The fierce competitive environment has had a disastrous effect on airlines like Nok Air, a situation that will only intensify, as Singapore Airlines, Emirates, Etihad and Lufthansa increase flight frequencies to Thailand in response to growing demand from European, American and North Asian travellers, he said. “Our business model has kept us above the price war,” he added.

THAI is committed to moving ahead with plans to ensure long-term profit growth, Usanee said. Its rehabilitation plan calls for the carrier to lower expenses and boost revenue.

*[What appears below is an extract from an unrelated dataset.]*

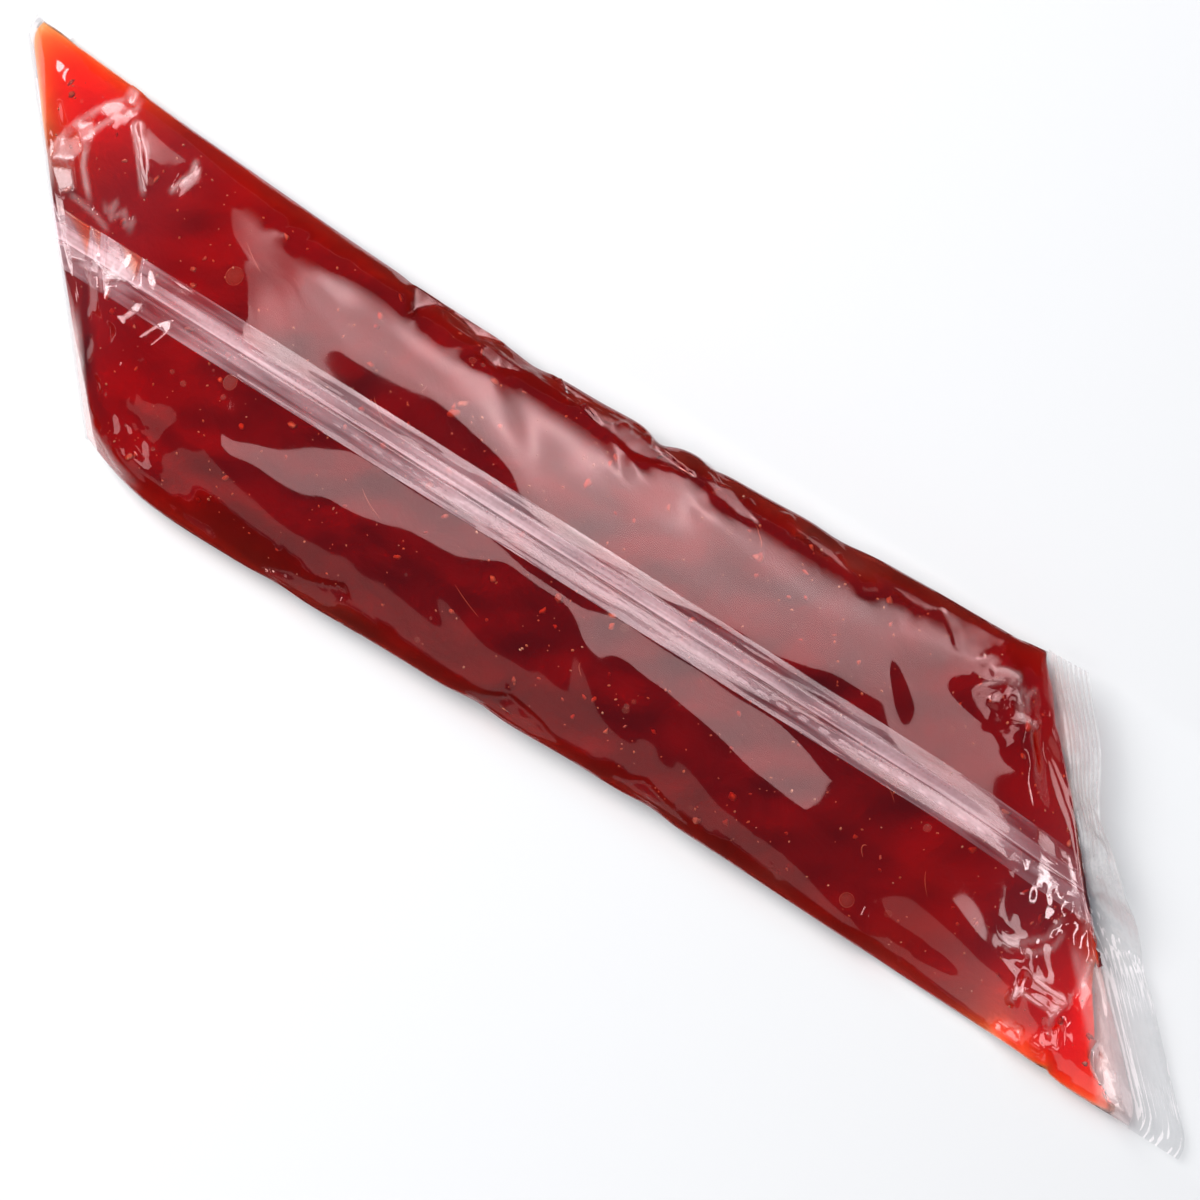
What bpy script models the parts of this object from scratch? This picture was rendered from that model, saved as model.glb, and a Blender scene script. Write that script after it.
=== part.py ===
"""A clear plastic sleeve of strawberry pie filling, lying on its flat underside.

The sleeve is a tube of film, closed by a flat seam along its back and by a slanted seal across each end.
Filled, it is a pillow whose plan is a parallelogram: the two acute corners are thin, and the middle is
drawn in a little, because the film's girth is the same all along. The far seal sticks out as a ribbed
fin, half of it turned up, and the near one is folded under the end. Sealed and never opened, it is one
closed solid.

Frame, in metres: +X along the tube from the folded end to the fin, +Z up, and the origin under the middle
of the whole thing, on the surface that it lies on.
"""

import math

import bmesh
import bpy

MM = 0.001

# Driving dimensions of the sleeve.
LAY_FLAT_WIDTH = 103.0 * MM     # the empty tube pressed flat
AXIS_LENGTH = 342.0 * MM        # from seal to seal, along the middle of the tube
WAIST_WIDTH = 90.0 * MM         # the full tube at its middle
TOP_HEIGHT = 33.0 * MM          # the full tube at its middle, lying down
END_TOP_HEIGHT = 14.0 * MM      # what its height would fall to at the seals
FILM_FIN = 0.8 * MM             # thickness given to two layers of film
SEAM_WIDTH = 14.0 * MM          # the back seam
FIN_WIDTH = 12.5 * MM           # the far seal, across its ribs
TUCK_WIDTH = 8.0 * MM           # the near seal, past its fold

# How far along the tube each seal runs for each unit across it.
NEAR_SLANT = 0.86
FAR_SLANT_BACK = 0.84           # on the +Y half of the far end, where the fin is turned up
FAR_SLANT_FRONT = 1.04          # on the -Y half, where the fin lies flat
FIN_TWIST = 9.0 * MM            # half of the stretch across the tube where one turns into the other
FIN_LEAN = math.radians(44.0)   # how far the back half of the fin is turned up
FIN_DROOP = math.radians(-5.0)  # and how far the front half hangs

# The outline seen from above.
WAIST_POWER = 1.2               # how evenly the tube narrows towards its middle
HEIGHT_POWER = 2.0              # and how evenly its height falls towards its ends
WAIST_SHIFT = -2.4 * MM         # the middle lies this far to one side
BLUNT_CORNER_IN = 8.0 * MM      # the near -Y corner is drawn in by this
BLUNT_CORNER_LENGTH = 0.10      # over this share of the length
ROUND_FROM = 0.84               # the acute corners are rounded from this share of the half width
ROUND_BY = 5.0 * MM

# The rounded shape between the seals.
SIDE_HEIGHT = 12.0 * MM         # height of the widest line of the tube at its middle
SEAL_HEIGHT = 7.5 * MM          # height of an end seal where it leaves the body
CORNER_HEIGHT = 3.6 * MM        # height of a seal at its acute corner
TAPER = 48.0 * MM               # length over which an end fills out, on the middle line
CORNER_TAPER = 0.25             # how much longer that is at an acute corner, and shorter at the other
UNDER_START = 9.0 * MM          # the underside keeps its height this far in, over the folded seal
TOP_FULLNESS = 2.0              # powers that shape the cross-section: 2 is an ellipse
FOOT_FULLNESS = 2.2
FOOT_SPREAD = 1.4               # over 1, so that the underside has a flat to lie on

# The near seal's fold.
FOLD_REACH = 1.6 * MM           # how far it stands out past the end
TUCK_HEIGHT = 1.5 * FILM_FIN    # middle of the folded seal, which lies on the back seam's own thickness

# How finely the skin is divided.
BODY_RINGS = 60
FIN_RINGS = 3
FOLD_RINGS = 6
TUCK_RINGS = 2
SIDE_STEPS = 9                  # from the widest line to the back seam
SEAM_STEPS = 4
FOOT_STEPS = 22
SEAM_SHOULDER = 0.05 * MM       # how far the back seam's edge leans


def blend(a, b, t):
    return a + (b - a) * t


def smooth_step(t):
    """0 to 1 with flat ends."""
    t = min(max(t, 0.0), 1.0)
    return t * t * (3.0 - 2.0 * t)


def half_width(s):
    """Half of the tube's width at the share s of its length."""
    return blend(WAIST_WIDTH, LAY_FLAT_WIDTH, abs(2.0 * s - 1.0) ** WAIST_POWER) / 2.0


def acuteness(end, across):
    """1 at an acute corner and -1 at a blunt one. end is 0 at the near seal and 1 at the far one."""
    return across * (1.0 - 2.0 * end)


def fin_side(y):
    """1 on the back half of the far end, 0 on its front half, with the twist between them."""
    return smooth_step((y + FIN_TWIST) / (2.0 * FIN_TWIST))


def slant(s, y):
    """The rings follow the seals' slant at the ends and cross the tube squarely in the middle."""
    if s < 0.5:
        return NEAR_SLANT * (1.0 - 2.0 * s)
    return blend(FAR_SLANT_FRONT, FAR_SLANT_BACK, fin_side(y)) * (2.0 * s - 1.0)


def plan_point(s, across):
    """(x, y) at the share s of the length and the share across, from -1 to 1, of the half width."""
    drawn_in = max(1.0 - s / BLUNT_CORNER_LENGTH, 0.0) ** 2 * smooth_step(-across) * BLUNT_CORNER_IN
    y = across * half_width(s) + WAIST_SHIFT * (1.0 - (2.0 * s - 1.0) ** 2) + drawn_in
    end = float(s > 0.5)
    tip = max(acuteness(end, across) - ROUND_FROM, 0.0) / (1.0 - ROUND_FROM)
    pulled_back = (1.0 - 2.0 * end) * ROUND_BY * tip ** 2 * (2.0 * s - 1.0) ** 2
    return (s - 0.5) * AXIS_LENGTH - slant(s, y) * y + pulled_back, y


def swelling(s, across, start=0.0):
    """How full the tube is at a point of the plan: 0 at a seal and 1 past the tapered end."""
    from_end = min(s, 1.0 - s) * AXIS_LENGTH - start
    taper = TAPER * (1.0 + CORNER_TAPER * acuteness(round(s), across))
    t = min(max(from_end / taper, 0.0), 1.0)
    return math.sqrt(1.0 - (1.0 - t) ** 2)


def seal_height(end, across):
    return blend(SEAL_HEIGHT, CORNER_HEIGHT, smooth_step(acuteness(end, across)))


def top_height(s):
    """Height of the middle line of the tube. It falls as the tube widens, because the girth is fixed."""
    return blend(TOP_HEIGHT, END_TOP_HEIGHT, abs(2.0 * s - 1.0) ** HEIGHT_POWER)


def side_height(s, across):
    """Height of the line where the upper and the lower film meet, which the seals lead into."""
    full = SIDE_HEIGHT * top_height(s) / TOP_HEIGHT
    return blend(seal_height(round(s), across), full, smooth_step(swelling(s, across)))


def arch(across, fullness):
    return max(1.0 - abs(across) ** fullness, 0.0) ** (1.0 / fullness)


def upper_z(s, across):
    low = side_height(s, across) + FILM_FIN / 2.0
    return blend(low, top_height(s), swelling(s, across) * arch(across, TOP_FULLNESS))


def lower_z(s, across):
    start = UNDER_START if s < 0.5 else 0.0
    high = side_height(s, across) - FILM_FIN / 2.0
    spread = FOOT_SPREAD * swelling(s, across, start) * arch(across, FOOT_FULLNESS)
    return blend(high, 0.0, min(spread, 1.0))


def ring_lines(s):
    """The lines that each ring of the skin crosses: (share across, lift) for the upper film from +Y to -Y,
    and shares across for the lower film back again. The back seam has a fixed width and a lift."""
    edge = SEAM_WIDTH / 2.0 / half_width(s)
    top = edge - SEAM_SHOULDER / half_width(s)
    start = math.asin(edge)
    sides = [math.sin(blend(math.pi / 2.0, start, i / SIDE_STEPS)) for i in range(SIDE_STEPS + 1)]
    upper = [(across, 0.0) for across in sides]
    upper += [(blend(top, -top, i / SEAM_STEPS), FILM_FIN) for i in range(SEAM_STEPS + 1)]
    upper += [(-across, 0.0) for across in reversed(sides)]
    lower = [-math.cos(math.pi * i / FOOT_STEPS) for i in range(1, FOOT_STEPS)]
    return upper, lower


def body_ring(s):
    """One ring of the pillow, at the share s of its length."""
    upper, lower = ring_lines(s)
    ring = []
    for across, lift in upper:
        height = side_height(s, across) if abs(across) == 1.0 else upper_z(s, across) + lift
        ring.append((*plan_point(s, across), height))
    ring += [(*plan_point(s, across), lower_z(s, across)) for across in lower]
    return ring


def seal_ring(end, offset_at, turn_at):
    """One ring of an end seal, two layers of film pressed together. offset_at gives how far (along, up) the
    middle of the film has gone from the seal's root, and turn_at the way its outer side faces: 0 up,
    a quarter turn towards -X, half a turn down."""
    upper, lower = ring_lines(end)
    lines = [(across, 0.0 if abs(across) == 1.0 else FILM_FIN / 2.0 + lift) for across, lift in upper]
    lines += [(across, -FILM_FIN / 2.0) for across in lower]
    ring = []
    for across, out in lines:
        x, y = plan_point(end, across)
        along, up = offset_at(across)
        turn = turn_at(across)
        height = seal_height(end, across) + up + out * math.cos(turn)
        ring.append((x + along - out * math.sin(turn), y, height))
    return ring


def fin_ring(share):
    """The far seal sticks out of the end, turned up at the back and hanging a little at the front."""
    reach = share * FIN_WIDTH

    def lean_at(across):
        return blend(FIN_DROOP, FIN_LEAN, fin_side(plan_point(1.0, across)[1]))

    def offset_at(across):
        lean = lean_at(across)
        return reach * math.cos(lean) * math.hypot(1.0, FAR_SLANT_BACK), reach * math.sin(lean)

    return seal_ring(1.0, offset_at, lambda across: share * lean_at(across))


def fold_ring(turn):
    """The near seal turns down round its fold."""

    def offset_at(across):
        radius = (seal_height(0.0, across) - TUCK_HEIGHT) / 2.0
        return -min(radius, FOLD_REACH) * math.sin(turn), -radius * (1.0 - math.cos(turn))

    return seal_ring(0.0, offset_at, lambda across: turn)


def tuck_ring(share):
    """Past the fold the near seal lies under the end."""
    reach = share * TUCK_WIDTH * math.hypot(1.0, NEAR_SLANT)

    def offset_at(across):
        return reach, TUCK_HEIGHT - seal_height(0.0, across)

    return seal_ring(0.0, offset_at, lambda across: math.pi)


def add_skin(mesh, rings):
    """Joins rings of equal length into one skin, open at both ends, and returns its end loops."""
    loops = [[mesh.verts.new(point) for point in ring] for ring in rings]
    count = len(loops[0])
    for first, second in zip(loops, loops[1:]):
        for i in range(count):
            j = (i + 1) % count
            mesh.faces.new((first[i], first[j], second[j], second[i]))
    return loops[0], loops[-1]


def close_edge(mesh, loop, upper_count):
    """Closes the free edge of a seal with triangles from the upper film's points to the lower film's,
    which are fewer, stepping on the side whose next point comes first across the tube."""
    upper = loop[1:upper_count - 1]
    lower = loop[upper_count:][::-1]
    mesh.faces.new((loop[0], lower[0], upper[0]))
    mesh.faces.new((loop[upper_count - 1], upper[-1], lower[-1]))
    i = j = 0
    while i < len(upper) - 1 or j < len(lower) - 1:
        if j == len(lower) - 1 or (i < len(upper) - 1 and upper[i + 1].co.y >= lower[j + 1].co.y):
            mesh.faces.new((upper[i], lower[j], upper[i + 1]))
            i += 1
        else:
            mesh.faces.new((upper[i], lower[j], lower[j + 1]))
            j += 1


def filling_material():
    """Dark red filling behind clear film."""
    material = bpy.data.materials.new("strawberry_filling_in_film")
    material.use_nodes = True
    shader = material.node_tree.nodes["Principled BSDF"]
    shader.inputs["Base Color"].default_value = (0.20, 0.008, 0.012, 1.0)
    shader.inputs["Roughness"].default_value = 0.12
    shader.inputs["Metallic"].default_value = 0.0
    return material


def centre_in_plan(mesh):
    """Moves the middle of the mesh's box, seen from above, to the origin."""
    spans = [[v.co[axis] for v in mesh.verts] for axis in range(2)]
    middle = [-(min(span) + max(span)) / 2.0 for span in spans]
    bmesh.ops.translate(mesh, verts=mesh.verts, vec=(*middle, 0.0))


def build_bag():
    rings = [tuck_ring(i / TUCK_RINGS) for i in range(TUCK_RINGS, 0, -1)]
    rings += [fold_ring(math.pi * i / FOLD_RINGS) for i in range(FOLD_RINGS, 0, -1)]
    rings += [body_ring(i / BODY_RINGS) for i in range(BODY_RINGS + 1)]
    rings += [fin_ring(i / FIN_RINGS) for i in range(1, FIN_RINGS + 1)]

    mesh = bmesh.new()
    upper_count = len(ring_lines(0.0)[0])
    for loop in add_skin(mesh, rings):
        close_edge(mesh, loop, upper_count)
    bmesh.ops.recalc_face_normals(mesh, faces=mesh.faces)
    centre_in_plan(mesh)

    data = bpy.data.meshes.new("filling_bag")
    mesh.to_mesh(data)
    mesh.free()
    data.shade_smooth()
    data.set_sharp_from_angle(angle=math.radians(40.0))
    data.materials.append(filling_material())
    bag = bpy.data.objects.new("filling_bag", data)
    bpy.context.scene.collection.objects.link(bag)


def main():
    for leftover in list(bpy.data.objects):
        bpy.data.objects.remove(leftover)
    build_bag()


main()
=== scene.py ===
"""The looks of a clear sealed sleeve of strawberry pie filling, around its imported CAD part.

The film is a pouch that Blender's cloth simulation fills to its volume on the floor. Creases are then pressed
into it, and everything else follows its skin: the gel with its pulp, seeds and bubbles inside, the back seam
on it, the ribbed fin at the far end and the folded seal at the near one.

Lengths are in millimetres until put_mesh turns them into metres. x, y and z are those of the row frame.
"""

import math

import bmesh
import bpy
import numpy as np
from mathutils import Matrix, Vector


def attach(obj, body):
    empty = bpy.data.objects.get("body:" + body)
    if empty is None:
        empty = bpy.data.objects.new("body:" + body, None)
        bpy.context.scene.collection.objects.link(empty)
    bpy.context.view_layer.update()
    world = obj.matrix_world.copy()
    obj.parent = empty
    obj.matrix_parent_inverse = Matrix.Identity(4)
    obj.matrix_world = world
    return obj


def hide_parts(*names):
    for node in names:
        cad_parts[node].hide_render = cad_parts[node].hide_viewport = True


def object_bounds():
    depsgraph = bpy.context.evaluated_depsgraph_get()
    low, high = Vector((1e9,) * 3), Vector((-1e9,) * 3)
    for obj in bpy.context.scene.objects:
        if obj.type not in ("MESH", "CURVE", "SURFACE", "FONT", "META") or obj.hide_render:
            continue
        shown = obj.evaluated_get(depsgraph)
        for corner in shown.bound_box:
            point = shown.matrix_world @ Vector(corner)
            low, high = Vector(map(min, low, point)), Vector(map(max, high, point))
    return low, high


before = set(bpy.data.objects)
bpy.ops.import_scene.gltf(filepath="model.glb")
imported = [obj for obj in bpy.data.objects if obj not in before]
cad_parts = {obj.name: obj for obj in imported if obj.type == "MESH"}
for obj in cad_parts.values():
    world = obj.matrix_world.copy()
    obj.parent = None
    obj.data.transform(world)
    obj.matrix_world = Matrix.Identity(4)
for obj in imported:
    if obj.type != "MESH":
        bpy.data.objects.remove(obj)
CAD_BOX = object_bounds()
BODY = "root"
MM = 0.001
FULL_TURN = 2 * math.pi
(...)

She said the plan will focus largely on product and service improvement, fleet and network management, revenue and cost management, new investment and human resources.”

Last chance for Nok Air
The new chief executive of Thai budget carrier, Nok Air, has immediately set about turning the struggling airline around. Piya Yodmani, who took over last month from Patee Sarasin, said: “My preoccupation is to stop the bleeding and ensure the business turnaround plan is brought to fruition as soon as possible.”
Patee’s departure was no surprise to industry observers. He had run the carrier since it was launched 14 years ago, although his relations with senior executives at Thai Airways (THAI), a 21.57% shareholder in Nok, often were turbulent. Patee will remain on the Nok Board and will serve as vice chairman.
Piya was chief executive of the long-haul budget carrier, NokScoot, part-owned by Singapore Airlines. He has resigned from that position to devote his full attention to the task ahead at Nok.
He said important priorities were restoring staff morale and building consumer confidence in the airline. In the last two years, Nok has had several damaging periods, including cockpit crew shortages after a mass exodus of pilots from the LCC in February 2016. The dispute caused outrage with passengers whose flights were frequently delayed or cancelled.
The airline has suffered combined losses of nearly $150 million since 2014. Piya would not commit to a specific time frame for returning Nok to profit. He said it would be a breach of SET (Stock Exchange of Thailand) rules, but he stressed he was eager to see it happen soon.
One of his first announcements was Nok’s deferral of eight new B737 Max 8 jets and the decision to phase out seven existing aircraft to reduce the capacity of the fleet. Nok and Boeing have agreed the new planes will arrive at Nok a year later than originally scheduled. The seven retirements will save aircraft leasing costs.
Nok Air wants to raise the utilisation of its aircraft to an average of 11 hours a day from the current eight hours.
Piya’s arrival at Nok has encouraged THAI to support a proposed $51.4 million share sale to raise funds for the airline. THAI would take up 245 million shares for $11.1 million. THAI appeared to have accepted the new CEO’s business recovery plan to give Nok one final chance to succeed.